Aside from this figure, P22 million, which was raised by the First Gentleman Foundation through the private sector, funded the training and international exposure for 85 potential gold medalists from 17 sports.
Another P100 million was for released by President Arroyo to the PSC for the RP delegation to help defray expenses incurred in actual participation in the Vietnam joust.
The government, likewise, fulfilled its promise of releasing cash incentives for the SEA Games heroes before Christmas with close to P13 million from the Philippine Amusement and Gaming Corp. (Pagcor) disbursed by the PSC last Dec. 23.
In 2003, the government sports agency also drew support from the private sector, led by San Miguel Corp., ICTSI, Aboitiz Group, Ayala Group, PLDT, Centrum, Samsung, Air Philippines, Philtranco, and STI, in putting in place its development program for RP athletes.
The support thrown by these corporate sponsors was a shot in the arm for the PSC since the NSDF, which is basically remittances from the Pagcor, is primarily used to fund elite sports, while the Congress-approved General Appropriations Act or GAA fund, is used for national grassroots sports development programs.
The year also saw the sports body giving recognition to outstanding athletes led by World boxing champion Manny Pacquiao, bowling World Cup hero CJ Suarez and World Championships bowling trio of Liza Clutario, Liza del Rosario and Cecil Yap, and wushu world champions Arvin Ting and Rene Catalan.

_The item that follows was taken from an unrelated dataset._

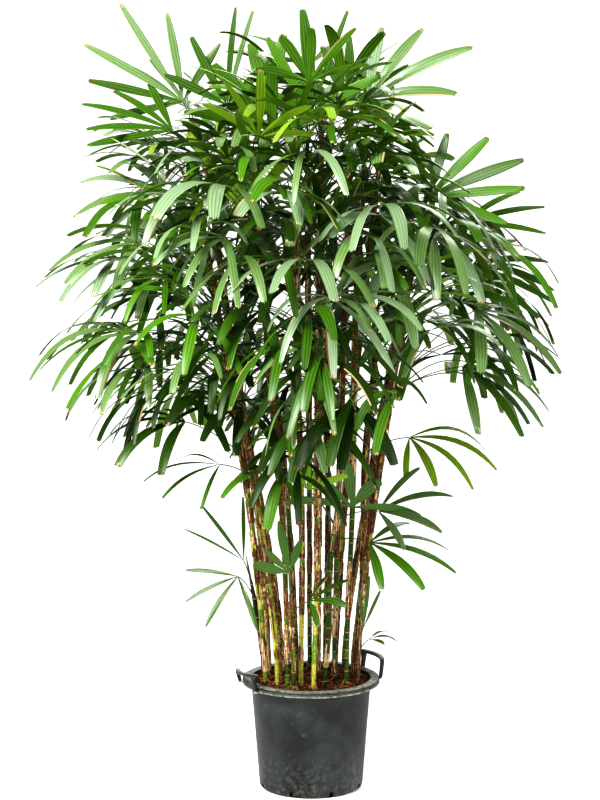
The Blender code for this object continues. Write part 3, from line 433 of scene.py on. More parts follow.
# Bark: how far old sheaths stand off, their strands' relief, the bare skin's radius as a share of the
# solid's, and how much of each kind of cane is covered, low down and high up
SHEATH_RISE = {"fibre": 2.8 * MM, "yellow": 2.0 * MM, "green": 1.8 * MM, "dark": 1.0 * MM}
STRAND_DEPTH = 1.3 * MM
BARE_SHARE = 0.84
COVERED = {"fibre": (0.80, 1.0), "yellow": (0.30, 1.0), "green": (0.08, 0.85), "dark": (0.0, 0.3)}

# Loose fibres: how many on a cane and on a leafy shaft, with their length and thickness in millimetres
CANE_FIBRES = 90
SHAFT_FIBRES = 26
FIBRE_LENGTH = (10.0, 42.0)
FIBRE_THICKNESS = (0.35, 0.85)

# Radius of a petiole at its foot and along it, and the length of the spear at a cane's tip
STALK_RADII = (3.3 * MM, 1.6 * MM)
SPEAR_LENGTH = (0.06, 0.13)

# The moulded plastic's sRGB tones
POT_TONES = {"dark": "1B1D1D", "light": "343737", "scratch": "505353", "scuff": "687070",
             "bloom": "5C6055", "dust_and_highlight": "AEB09A", "earth": "7E5334"}

# Grained materials: light and dark sRGB tone, grain's width and length in mm, roughness and relief in mm,
# then maybe spots of a tone and a size in mm from a value of noise up, and the noise between the tones,
# which is otherwise the usual balance
USUAL_BALANCE = (0.36, 0.64)
SPOT_EDGE = 0.05
GRAINS = {
    "peat_and_bark_mix": ("3E2216", "100705", 4.0, 4.0, 0.95, 1.4, ("5A3420", 9.0, 0.62)),
    "pine_bark_bits": ("6B4028", "200F08", 2.0, 2.0, 0.9, 0.4),
    "dry_roots": ("9A6C40", "4E2E18", 1.5, 6.0, 0.85, 0.2),
    "leaf_scar_ring": ("B49560", "6E5030", 2.0, 2.0, 0.7, 0.2),
    "papery_sheath": ("D0B48C", "5A3E28", 2.4, 60.0, 0.7, 0.8, ("2E1A10", 8.0, 0.60), (0.42, 0.58)),
    "brown_sheath": ("90663E", "22120A", 2.0, 50.0, 0.85, 1.0, ("150A06", 9.0, 0.62), (0.40, 0.58)),
    "matted_fibre": ("6A4A2E", "160A06", 1.6, 36.0, 0.9, 1.2, ("A88458", 5.0, 0.64), (0.40, 0.60)),
    "cane_skin_olive": ("6E6C30", "3E3016", 3.0, 30.0, 0.5, 0.2),
    "cane_skin_straw": ("9A9040", "6A4E26", 3.0, 24.0, 0.55, 0.2),
    "cane_skin_yellow": ("B4AC4C", "788028", 4.0, 36.0, 0.42, 0.15, ("6A4A26", 7.0, 0.60)),
    "cane_skin_leek": ("62842A", "3E5A18", 4.0, 36.0, 0.42, 0.15, ("9A8C40", 6.0, 0.62)),
    "cane_skin_bottle": ("2E4A16", "1C300C", 4.0, 36.0, 0.38, 0.15, ("6E6A2C", 5.0, 0.64)),
    "cane_skin_moss": ("4A6A1C", "2E4812", 4.0, 36.0, 0.42, 0.15, ("7A6A30", 6.0, 0.62)),
    "cane_skin_umber": ("3E342C", "1C1511", 3.0, 40.0, 0.6, 0.3),
    "cane_skin_soot": ("2E2621", "15100D", 3.0, 40.0, 0.6, 0.3),
}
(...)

But if the year that’s about to end had the SEA Games as highlight of a great season, there were also the downside like the lifetsyle check conducted on Buhain and commissioners Leon Montemayor, Ambrosio de Luna, Michael Barredo and William Ramirez.
Some key PSC officials, who worked closely under Buhain, were not spared of the lifestyle probe, a procedure that is being done on all government employees and Presidential appointees.
There were also controversies like the illegal importation of high-breed horses made through the PSC, and the on-again off-again 2003 Palarong Pambansa, the third Mindanao Games and the fifth Batang Pinoy. But except for the Luzon and Visayas Games and the Philippine National Championships that were scrapped basically because of lack of funding, all other PSC programs and projects went off the ground as expected.
Despite apprehensions on the peace and order in the region, the Palaro in Tubod, Lanao del Norte, went on smoothly while Mati in Davao Oriental pulled off a trouble-free Mindanao Games.
Puerto Princesa in Palawan also earned its place in the sporting scene in the year when it staged the Philippine National Youth Games — Batang Pinoy and the revival of the BIMP-EAGA Friendship Games.
"We have achieved our goals and did our jobs in as much as 2003 is concerned. But we have to look forward to 2005 when we host the Southeast Asian Games and to do that, we have to start work earnestly in 2004," said Buhain.